How to get the Words Flowing Again
There are times in every writer's life when the words just stop flowing freely. The dreaded “Writer's Block” strikes more often than we like to admit, especially those of us who have a reputation for being prolific writers. “Writer's Block” is the bane of every writer, no writer escapes it, and it always strikes when we can least afford it. The good news is that all is not lost. There are some things that we can do to get the words flowing again. Here are five of those things.
- It Happens to Every Writer
- Have several articles in the works at the same time.
- Take a break from your office.
- Put pen to paper.
- Take a Trip Down Memory Lane.
- Finally, you need to know when to give up on a piece.
It Happens to Every Writer
The idea for this article was actually germinated after reading Peter B. Gilberts article: Thought of the Day for February 26th - ...and Get it Going Again! And some of the comments made in response to the article. Writer's Blocks can come in many different forms and does not always mean that the writer cannot think of anything to write. For me, a writer who is never without something to write about, writer's block comes in the form of my not being satisfied with what I have written on a given subject. No matter how many times I rewrite the article, it just does not satisfy me in one way or another. That was a real problem for me as a young writer, but over the years I have discovered a few tricks that always gets the fingers moving on the keyboard again and I want to share them with you in this article.
Have several articles in the works at the same time.
I learned very early in my writing career that it pays to have several projects on the table at the same time. Writing is a process that does not always run smoothly. When I find myself coming to a standstill on one project, I move to another of my writing projects in the queue, giving the problematic a cooling off period. More often than not, just getting my mind off that project solves the problems I was encountering. The idea is to always have several projects in different stages of the writing process i.e. researching, writing, fact checking, and rewriting.

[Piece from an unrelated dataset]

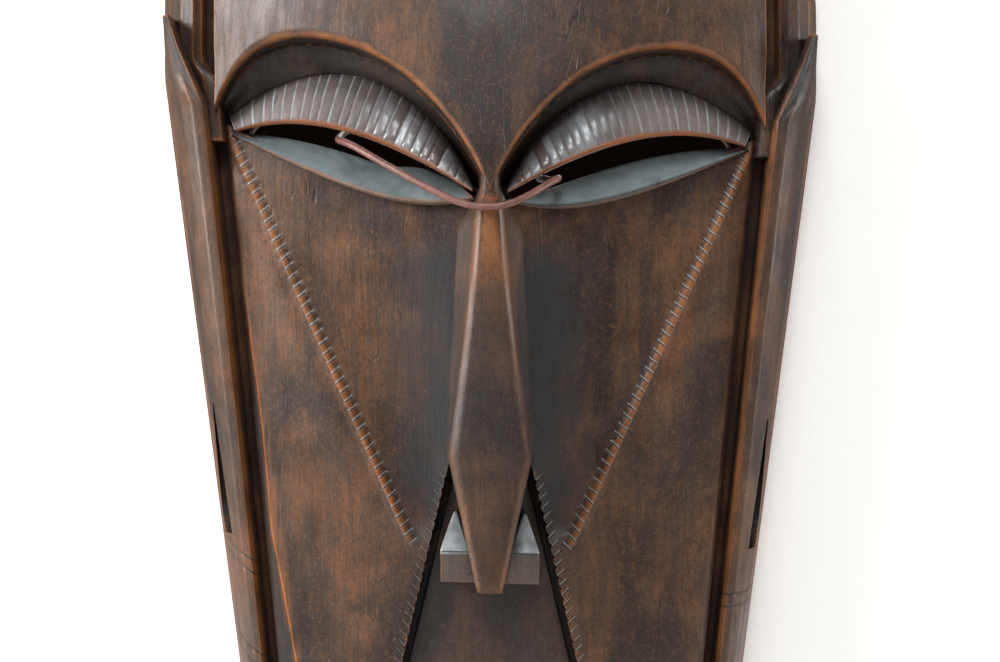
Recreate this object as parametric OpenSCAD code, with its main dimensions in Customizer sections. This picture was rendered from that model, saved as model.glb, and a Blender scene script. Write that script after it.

Take a break from your office.
When moving to another project in the queue does not help start the words flowing again, take a break from writing and do something else that you need to accomplish. Anything that is productive and makes you think about something other than writing is good. Hobbies are a necessity for everyone, especially for writers. For me, an avid DIYer, I spend a few hours in my workshop, finishing some woodworking project or do some needed repairs on my home or on one of my friend's homes. Housecleaning, laundry, cooking, sewing or anything else that is constructive will work great. Exercising is good too.
Put pen to paper.
Some people, my ex-wife is one of those people, never really become one-hundred percent acclimated to working on a computer and they find it easier to write and rewrite their articles in longhand. If putting an actual pen to actual paper is what it takes for you to get the words flowing again, do it, there is nothing wrong with writing everything out by hand on paper. I am one-hundred percent comfortable using word processing programs but when I find myself having problems with a rewrite I print out a hard copy and do my edits on that and then use those edits to correct my computer copy. As I said earlier in this article, writing is a process and every writer needs to find the process that works best for him or her.
Take a Trip Down Memory Lane.
When writing is really becoming hard for you and you feel like throwing in the towel, remember your past accomplishments—the short stories and article that you have successfully published, the compliments on your writing that you have received from the editors that bought those articles, short stories, or poems. The odds are that none of those successes had come easily and you will remember the obstacles and how you overcame to obstacles to achieve success. Remembering the obstacles you overcame in the past to achieve those successes will give you the courage to face and overcome the obstacles currently facing you. I can remember how discouraged I was becoming when the only things I received from editors were rejection slips. After a year I was ready to throw in the towel. I was an unpublished writer and no one wanted to give me a chance to write the kind of serious nonfiction articles that I had spent a year querying editors on. Just when I was ready to toss my old Royal typewriter in the garbage, a helpful editor added a personal note to his form rejection letter. I still remember that note as vividly as if I had received it yesterday and not some forty plus years ago: “You apparently have skill and talent as a writer, your query letter testify to that, but no editor is going to commit to working with you until you have shown them that you are both knowledgeable and reliable, as well as talented. I suggest that you start out by writing short stories and submitting them on spec.” I figured that I had nothing to lose, so I wrote a short story based on my experience during basic training and I sold it to the very first action/adventure magazine that I sent it to for $500 which was damn good money for that day. The moral of this true story is that we as writers cannot always start out writing what we want to write. We have to be flexible. That first success kept me writing and today I write the kind of stuff that I wanted to write from the very beginning.
Finally, you need to know when to give up on a piece.
Writing is very personal for any writer and no writer likes to throw something that they created in the trash, but there are times when something just does not work and is beyond repair, times when the only sensible thing to do is to throw it in the trash and start over. It can be unbearably painful at times but if we are to succeed as writers we must learn when it is time to let go.